Gold mineralization at Gil primarily occurs in quartz-sulphide and quartz-carbonate veins, clay-filled shear zones, and limonite-stained fractures, which crosscut nearly all lithologies. Gold mineralization is widespread, but grade and continuity are related to complex interactions among hydrothermal fluids, host rocks, and structure.
At Main Gil and South Sourdough, gold mineralization largely appears stratabound within calc-silicate units, however field-level observations support that gold mineralization is predominately localized within veins and joints in highly fractured rock. Veins are discrete, up to 30 cm wide, white quartz veins, and later thinner, discrete, quartz-calcite (±actinolite/pyroxene) veins. Both sets of veins tend to be steeply dipping and crosscut foliation. Alteration in the Main Gil zone is represented by an intense retrograde assemblage of calc-silicate minerals. Hydrothermal fluid interaction with a carbonate-rich protolith and calc-silicate minerals enhanced the precipitation of gold and sulphides.
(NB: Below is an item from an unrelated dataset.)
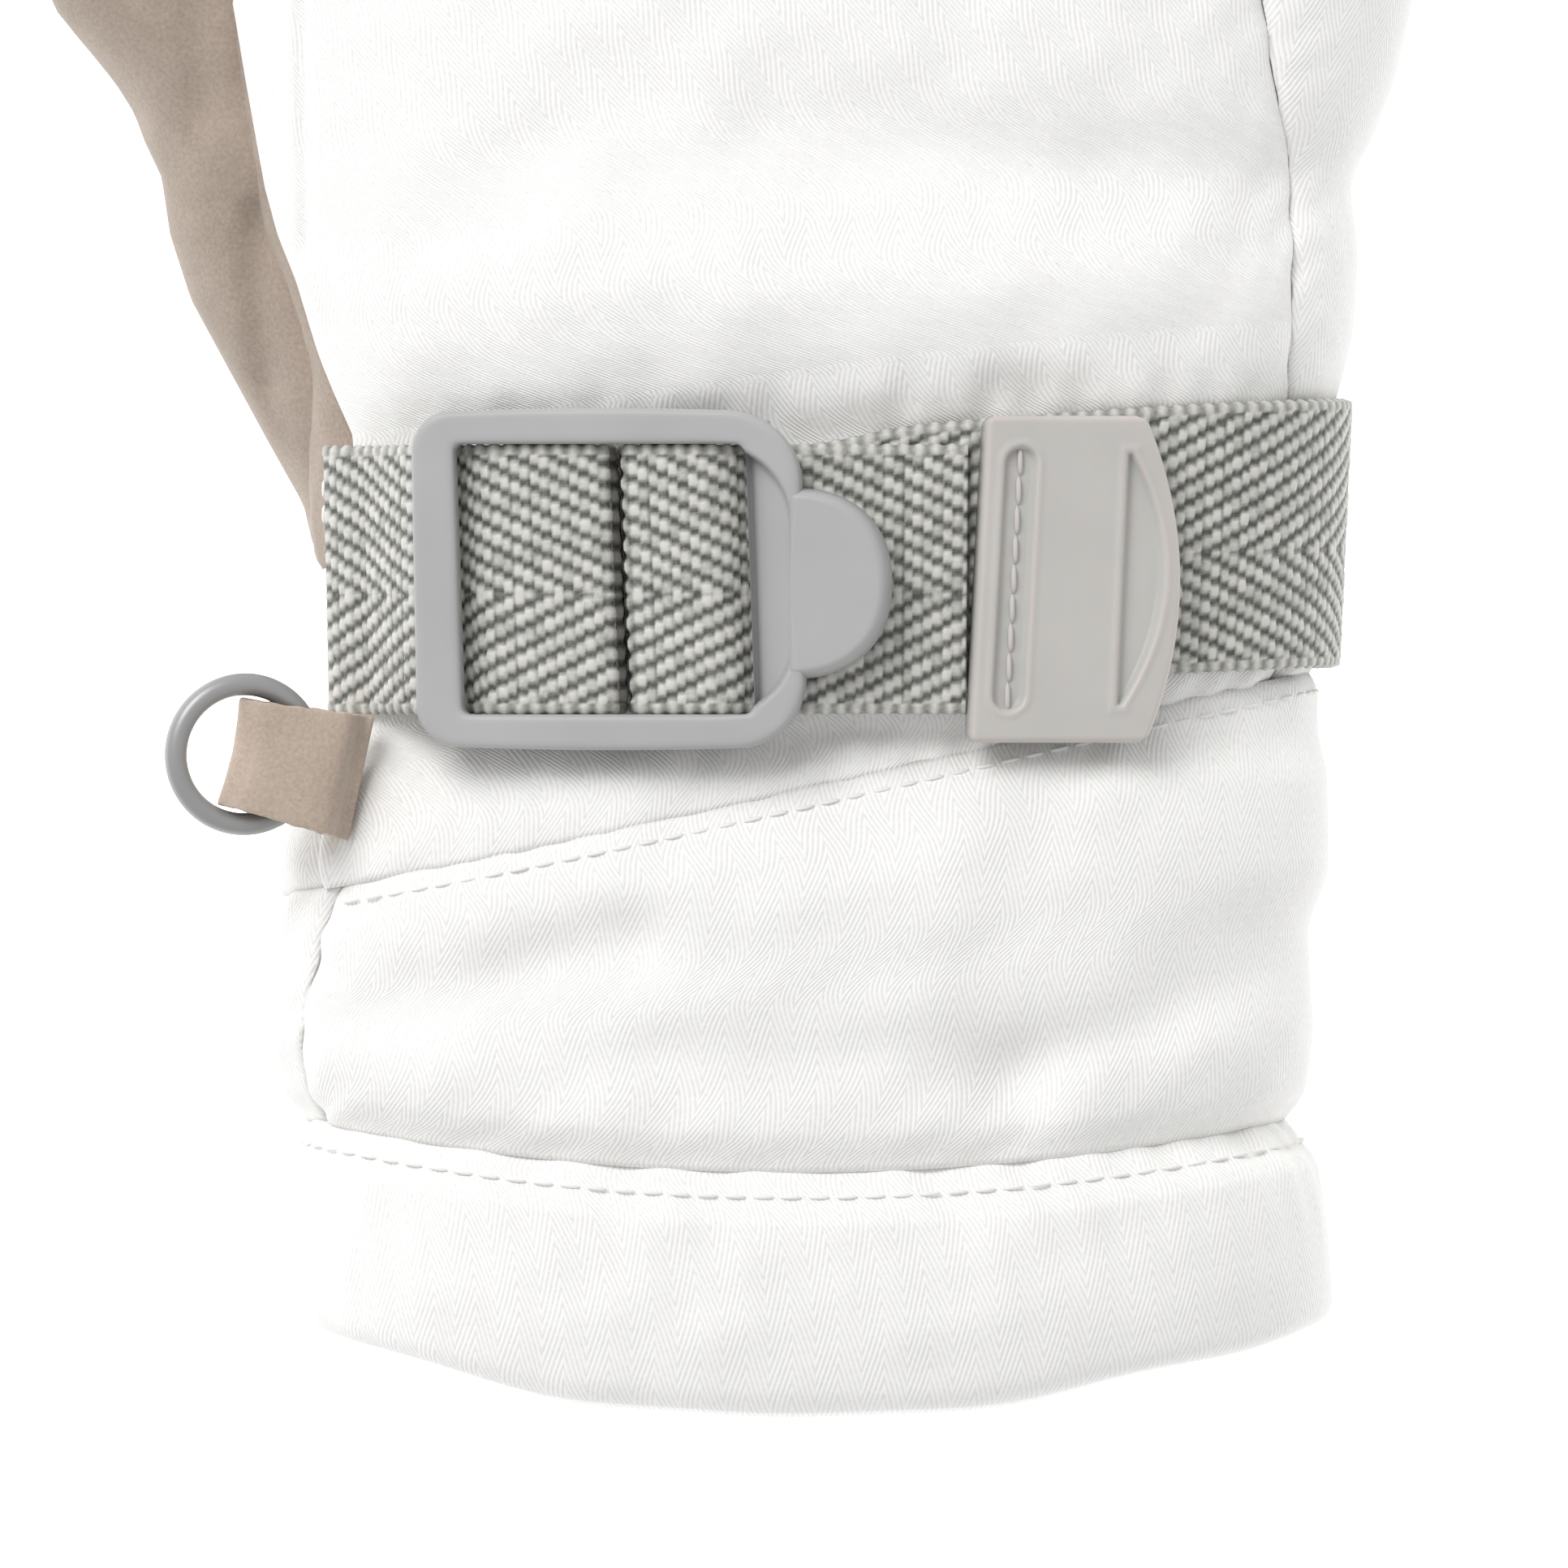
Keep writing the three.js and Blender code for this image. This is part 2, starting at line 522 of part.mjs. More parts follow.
function addStraps() {
  const frameLeft = -buckleWidth / 2;
  const frameRight = buckleWidth / 2;
  const corner = 0.35 * webbingThickness;
  const foldEnd = frameLeft - foldBack;
  const outsideLeft = degreesOver(buckleX + foldEnd - 2 * webbingThickness);
  const left = [
    ...anglesBetween(leftStrapEnd, outsideLeft, 4).map((angle) => onGlove(angle, lowerLayer)),
    inBuckle(frameLeft, upperLayer),
    inBuckle(openingLeft, upperLayer),
    inBuckle(firstBarLeft - corner, overBar),
    inBuckle(firstBarRight + corner, overBar),
    inBuckle(firstBarRight + besideBar, overBar - 2 * corner),
    inBuckle(firstBarRight + besideBar, lowerLayer + 2 * corner),
    inBuckle(firstBarRight + corner, lowerLayer),
    inBuckle(frameLeft, lowerLayer),
    inBuckle(foldEnd, lowerLayer),
  ];
  addPiece('left_strap', ribbon(left), webbing);

  const underTab = buckleX + frameRight + tabReach;
  const tailEnd = endTabX - endTabLength / 2 - clearance;
  const rise = (angle) => {
    const x = shellPoint(angle, 0).x;
    return strapRise * THREE.MathUtils.smoothstep(x, underTab, 1.1 * wristWidth / 2);
  };
  const right = [
    ...anglesBetween(rightStrapEnd, degreesOver(underTab), 16).map((angle) => onGlove(angle, lowerLayer, rise(angle))),
    inBuckle(frameRight, lowerLayer),
    inBuckle(secondBarLeft - corner, lowerLayer),
    inBuckle(secondBarLeft - besideBar, lowerLayer + 2 * corner),
    inBuckle(secondBarLeft - besideBar, overBar - 2 * corner),
    inBuckle(secondBarLeft - corner, overBar),
    inBuckle(secondBarRight + corner, overBar),
    inBuckle(openingRight, upperLayer),
    inBuckle(frameRight, upperLayer),
    ...anglesBetween(degreesOver(underTab), degreesOver(tailEnd), 5).map((angle) => onGlove(angle, upperLayer)),
  ];
  addPiece('right_strap', ribbon(right), webbing);
}

function plate(outline, thickness, bevel) {
  return new THREE.ExtrudeGeometry(outline, {
    depth: thickness - 2 * bevel,
    bevelThickness: bevel,
    bevelSize: bevel,
    bevelOffset: -bevel,
    bevelSegments: 1,
    curveSegments: 3,
    bevelEnabled: bevel > 0,
  }).translate(0, 0, bevel);
}

function roundedRectangle(left, bottom, right, top, radius) {
  const outline = new THREE.Shape();
  outline.moveTo(left + radius, bottom);
  outline.lineTo(right - radius, bottom);
  outline.absarc(right - radius, bottom + radius, radius, -Math.PI / 2, 0);
  outline.lineTo(right, top - radius);
  outline.absarc(right - radius, top - radius, radius, 0, Math.PI / 2);
  outline.lineTo(left + radius, top);
  outline.absarc(left + radius, top - radius, radius, Math.PI / 2, Math.PI);
  outline.lineTo(left, bottom + radius);
  outline.absarc(left + radius, bottom + radius, radius, Math.PI, 1.5 * Math.PI);
  return outline;
}

function addBuckle() {
  const edge = 0.6;
  const openingHalf = webbingWidth / 2 + openingMargin;
  const halfWidth = buckleWidth / 2;
  const halfHeight = buckleHeight / 2;
  const frame = roundedRectangle(-halfWidth, -halfHeight, halfWidth, halfHeight, 3.2);
  frame.holes.push(roundedRectangle(openingLeft, -openingHalf, openingRight, openingHalf, 1.2));
  const framePlate = plate(frame, buckleFrame, edge).translate(0, 0, frameBottom);

  const tab = new THREE.Shape();
  const tabInside = (openingRight + halfWidth) / 2;
  const tabEnd = halfWidth + tabReach - tabInside;
  tab.absellipse(tabInside, tabRaise, tabEnd, tabHeight / 2, -Math.PI / 2, Math.PI / 2);
  const tabPlate = plate(tab, tabThickness, 0.4).translate(0, 0, frameBottom);

  const railWidth = halfHeight - openingHalf - edge;
  const railLength = buckleWidth - 2 * edge - 4;
  const railMiddle = openingHalf + railWidth / 2;
  const join = edge;
  const railDepth = frameBottom - barBottom + join;
  const rails = [-1, 1].map((side) => new THREE.BoxGeometry(railLength, railWidth, railDepth)
    .translate(0, side * railMiddle, barBottom + railDepth / 2));
  const bars = [[firstBarLeft, firstBarRight], [secondBarLeft, secondBarRight]].map(([left, right]) =>
    new THREE.BoxGeometry(right - left, 2 * openingHalf + railWidth, barThickness)
      .translate((left + right) / 2, 0, barBottom + barThickness / 2));

  const solid = [tabPlate, ...rails, ...bars].reduce((sum, piece) => sum.add(toSolid(piece)), toSolid(framePlate));
  const seat = new THREE.Group();
  seat.position.set(buckleX, strapMiddle, buckleBase);
  seat.rotation.y = -buckleTilt;
  glove.add(seat);
  addPiece('buckle', toGeometry(solid), bucklePlastic, seat);
}

function addEndTab() {
  const height = backHeight(endTabX, 0);
  const tilt = Math.atan2(backHeight(endTabX + tiltProbe, 0) - backHeight(endTabX - tiltProbe, 0), 2 * tiltProbe);
  const half = endTabLength / 2;
  const top = endTabWidth / 2;
  const bulge = 0.17 * endTabLength;
  const outline = new THREE.Shape();
  outline.moveTo(-half, -top);
  outline.lineTo(half - bulge, -top);
  outline.quadraticCurveTo(half + bulge, 0, half - bulge, top);
  outline.lineTo(-half, top);
  const seat = new THREE.Group();
  seat.position.set(endTabX, strapMiddle, height);
  seat.rotation.y = -tilt;
  glove.add(seat);
  const lift = upperLayer - webbingThickness / 2;
  addPiece('strap_end_tab', plate(outline, endTabThickness, 0.5).translate(0, 0, lift), tabRubber, seat);
}

function addRing() {
  const seat = new THREE.Group();
  const loopFoot = loopSewnGap / 2 + loopThickness + clearance;
  seat.position.set(loopSeamX, loopSeamY, backHeight(loopSeamX, loopSeamY - loopSeamWidth / 4) + loopFoot);
  seat.rotation.set(0, -radians(loopDroop), Math.PI - radians(loopTurn), 'ZYX');
  glove.add(seat);

  const tube = ringWire / 2;
  const ring = new THREE.TorusGeometry(ringOuter / 2 - tube, tube, 6, 20).translate(ringFromSeam, 0, 0);
  addPiece('ring', ring, ringPaint, seat);

  const sewn = (loopSewnGap + loopThickness) / 2;
  const open = tube + clearance + loopThickness / 2;
  const foldStart = loopReach - open - loopThickness / 2;
  const wireStart = ringFromSeam - ringOuter / 2 - clearance;
  const layer = [[0, sewn], [wireStart, open], [foldStart, open]];
  const turned = [60, 30, 0].map((angle) =>
    [foldStart + open * Math.cos(radians(angle)), open * Math.sin(radians(angle))]);
  const upper = [...layer, ...turned];
  const path = [...upper, ...upper.slice(0, -1).reverse().map(([x, z]) => [x, -z])];
  const widthAt = (x) => mix(loopSeamWidth, loopFoldWidth, x / loopReach) / 2;
  const rings = path.map(([x, z], i) => {
    const before = path[Math.max(0, i - 1)];
    const after = path[Math.min(path.length - 1, i + 1)];
    const along = new THREE.Vector2(after[0] - before[0], after[1] - before[1]).normalize();
    const side = new THREE.Vector2(-along.y, along.x).multiplyScalar(loopThickness / 2);
    const corner = (face, edge) =>
      new THREE.Vector3(x + face * side.x, edge * widthAt(x), z + face * side.y);
    return [corner(1, -1), corner(1, 1), corner(-1, 1), corner(-1, -1), corner(1, -1)];
  });
  addPiece('ring_loop', bodyInside(rings), suede, seat);
}

addHand();
addThumb();
addFingers();
addCuff();
addStraps();
addBuckle();
addEndTab();
addRing();

export default glove;
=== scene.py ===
import math

import bmesh
import bpy
import numpy as np
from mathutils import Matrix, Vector


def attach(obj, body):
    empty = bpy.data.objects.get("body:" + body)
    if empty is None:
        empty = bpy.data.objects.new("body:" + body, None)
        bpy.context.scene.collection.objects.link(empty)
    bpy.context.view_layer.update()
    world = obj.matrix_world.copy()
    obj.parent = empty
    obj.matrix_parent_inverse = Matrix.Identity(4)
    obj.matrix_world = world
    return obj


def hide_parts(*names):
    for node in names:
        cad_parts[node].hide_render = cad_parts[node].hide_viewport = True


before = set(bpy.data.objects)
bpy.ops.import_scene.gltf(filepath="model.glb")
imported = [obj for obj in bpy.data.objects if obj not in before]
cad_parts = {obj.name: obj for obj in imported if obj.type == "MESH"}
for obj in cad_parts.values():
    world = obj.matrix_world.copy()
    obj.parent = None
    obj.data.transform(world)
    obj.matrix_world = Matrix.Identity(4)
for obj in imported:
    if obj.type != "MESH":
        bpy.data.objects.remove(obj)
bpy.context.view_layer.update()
mm = 0.001

# The glove's driving sizes in millimetres. It lies palm down, fingers towards +Y, thumb towards -X.
# gap is the space between two panels at their seam: below zero they overlap
glove = {
    "wristWidth": 93.6, "wristHeight": 41.0, "cuffLength": 71.5, "hemDip": 8.5, "hemBand": 19.2,
    "handLength": 97.0, "littleDrop": 9.0, "wall": 2.8, "pressedFlat": 4.0, "roundness": 2.6,
    "axisShare": 0.45, "seamMiddle": -20.4, "seamRise": 0.2145, "gap": -0.3, "dipFrom": 0.22,
    "insideX": 0, "insideZ": 18,
}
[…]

At North Gil and North Sourdough, gold is almost exclusively associated with quartz veining. These veins occur within quartz-mica schist, feldspathic schist, and calcareous biotite-chlorite-quartz schist. The quartz veins are typically less than 5.1 cm in width and consist of milky-white quartz-arsenopyrite, quartz-calcite, and quartz-feldspar veins. Alteration is vein-controlled and consists of sericitic to potassic (secondary biotite) alteration along vein margins. Pyrite and/or arsenopyrite are the most common accessory minerals observed in the veins, typically in concentrations of <1%.